ResinOS adds Docker to ARM/Linux boards

wlanboy

Content Contributer
Resin.io is a fork of the Yocto-based OS and is now able to run Docker containers on Linux IoT devices.


Resin known for their Linux/Javascript-based IoT framework forked their Linux OS behind the framework as an open source project over a year ago. The open source ResinOS is now publicly available on its own: https://github.com/resin-os


ResinOS can run on mostly ARM-based embedded Linux platforms including the Raspberry Pi, BeagleBone, and Odroid:


resinos.jpg


https://resinos.io/


The open source Linux CoreOS (https://coreos.com/why/), supports only x86-64, although attempts have been made to port it to the Raspberry Pi. There are other Docker-friendly Linux distributions like Red Hat based Project Atomic, but still no ARM support.
Snappy Ubuntu Core, which supports Docker on ARM and x86 embedded targets, but still on some major brands.


So ResinOS looks like a great new Linux distribution.
 
 

RuskinF

New Member
First and foremost, the biggest thing holding back an open-source resin.io is the open sourcing of our internal pine.js framework. Pine.js is API framework on which all of resin.io is based, and how you are able to present such a powerful API, to begin with. Pine.js actually goes back a lot longer than resin.io, all the way to 2004 when it was sketched out the original architecture. Unfortunately, that codebase is large and broad, and due to its long history, it presents complexities as to its auditing, etc. We’ve made a lot of progress in that regard, and we’re almost there. Expect some big news on that, any day now.
I found this on Balena. Is there a way to explain the framework created in Pine.js
 

TerranceM

New Member
ResinOS builds upon the Yocto Project, and like CoreOS, leverages Docker and systems control services along with a networking stack. As long as your board is on the target list, the minimalist ResinOS abstracts the complexity of working with the Yocto Project code, enabling developers to quickly deploy Docker containers.

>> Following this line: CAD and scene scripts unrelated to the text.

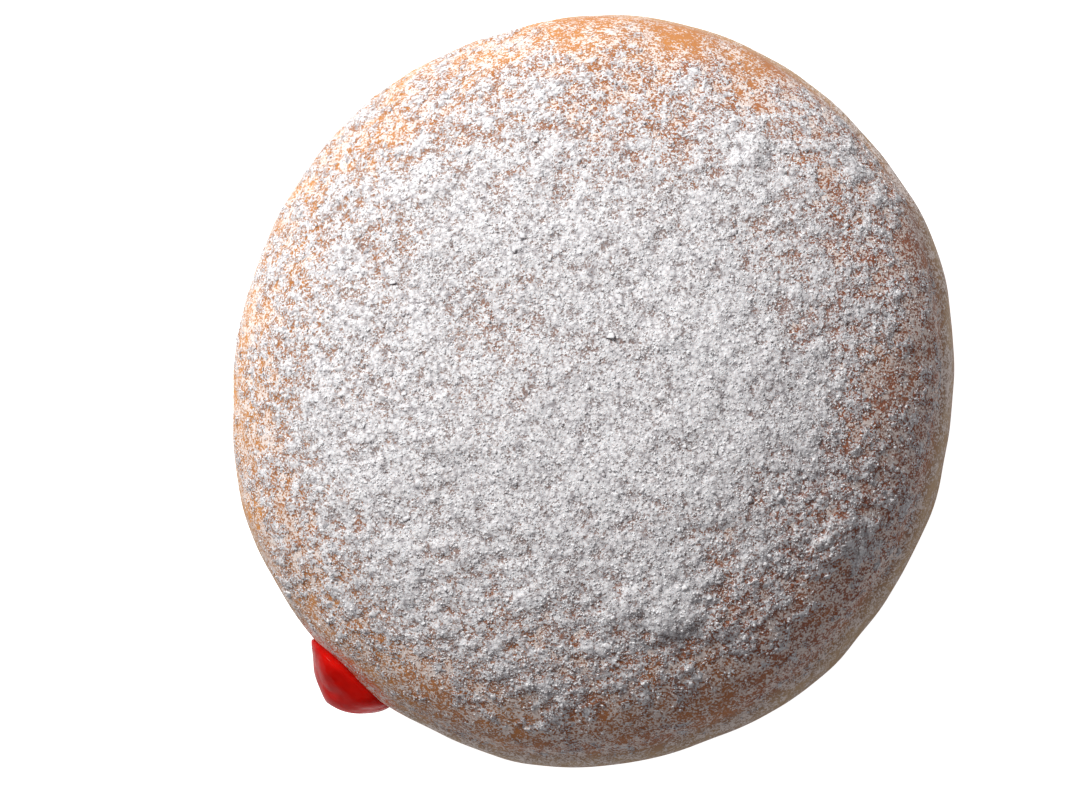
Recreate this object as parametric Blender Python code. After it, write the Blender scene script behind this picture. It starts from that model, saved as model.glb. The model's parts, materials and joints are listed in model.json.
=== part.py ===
"""A jam-filled doughnut dusted with powdered sugar, modelled in metres with +Z up.

It has two pieces. The dough is a round, slightly oval bun with a pale belt round its middle, a
flat spot that it rests on, a pocket inside and a filling hole in its side. The jam fills the
pocket, runs out through the hole and ends in a blob against the crust. The origin is on the
resting face, in the middle of the dough's width and depth.
"""

import math
import random

import bmesh
import bpy
from mathutils import Matrix, Vector, noise

MM = 0.001

# Driving sizes of the bun
MEAN_RADIUS = 45.0 * MM
TOTAL_HEIGHT = 40.0 * MM
BELT_HEIGHT = 19.0 * MM
BASE_SINK = 2.5 * MM
ROUNDNESS = 2.4
OUTLINE_LOBES = (
    # waves round the outline, depth, where a crest stands in degrees from +X
    (2, 0.95 * MM, 68.5),
    (4, 0.16 * MM, 31.5),
    (6, 0.15 * MM, 20.8),
)

# The pale belt, where the bun floated in the oil, a little tilted
BELT_HALF_WIDTH = 5.2 * MM
CREASE_DEPTH = 0.55 * MM
CREASE_WIDTH = 1.6 * MM
BELT_TILT = 2.0 * MM
BELT_TILT_TURN = math.radians(-60.0)

# Soft unevenness of the risen dough
SWELL_DEPTH = 0.45 * MM
SWELL_LENGTH = 17.0 * MM
DIMPLE_DEPTH = 0.22 * MM
DIMPLE_LENGTH = 6.0 * MM

# The grid of each cube face that is rounded into the bun
GRID_CUTS = 23

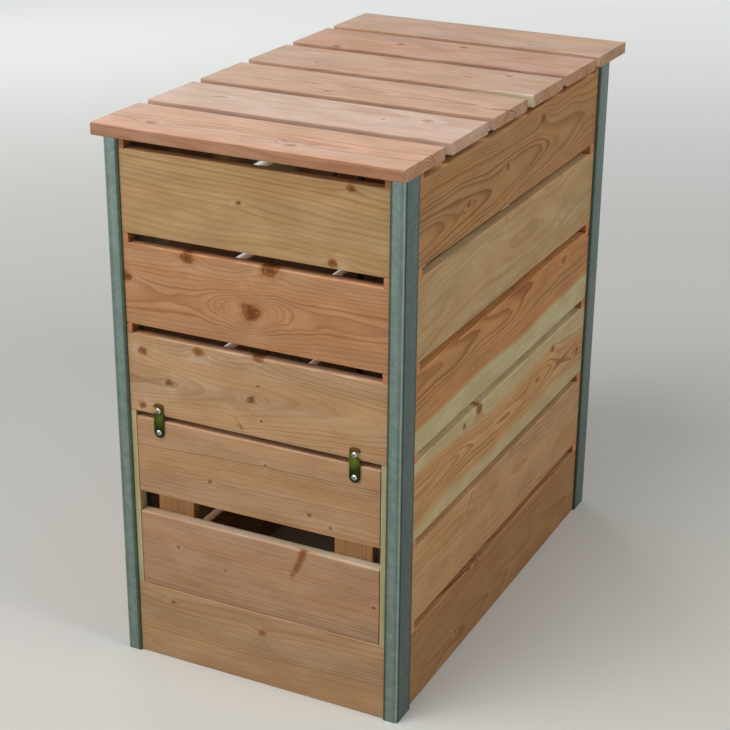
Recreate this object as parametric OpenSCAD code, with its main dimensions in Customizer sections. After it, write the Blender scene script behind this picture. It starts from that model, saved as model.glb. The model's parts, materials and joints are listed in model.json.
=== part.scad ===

“ResinOS uses containers to run arbitrary base images within which developers can work so that their interaction with the host userspace is rare,” says Resin.io. “In this way, we get the considerable portability benefits of Yocto, without suffering the workflow drawbacks for application developers.”

ResinOS is touted as being designed to meet the challenges of embedded IoT devices such as extreme heterogeneity of device types, and restricted storage, CPU, and networking capabilities. The OS is also said to accept custom hardware attachments and gracefully handle issues like power outages and device failure.

ResinOS 2.0 beta will become available in the commercial Resin.io framework “within the next few months,” says Resin.io, but is available now in the standalone version. New features include a read-only root partition for more robust updates, and the replacement of the BRTRFS filesystem with AUFS, which has better reporting of free storage.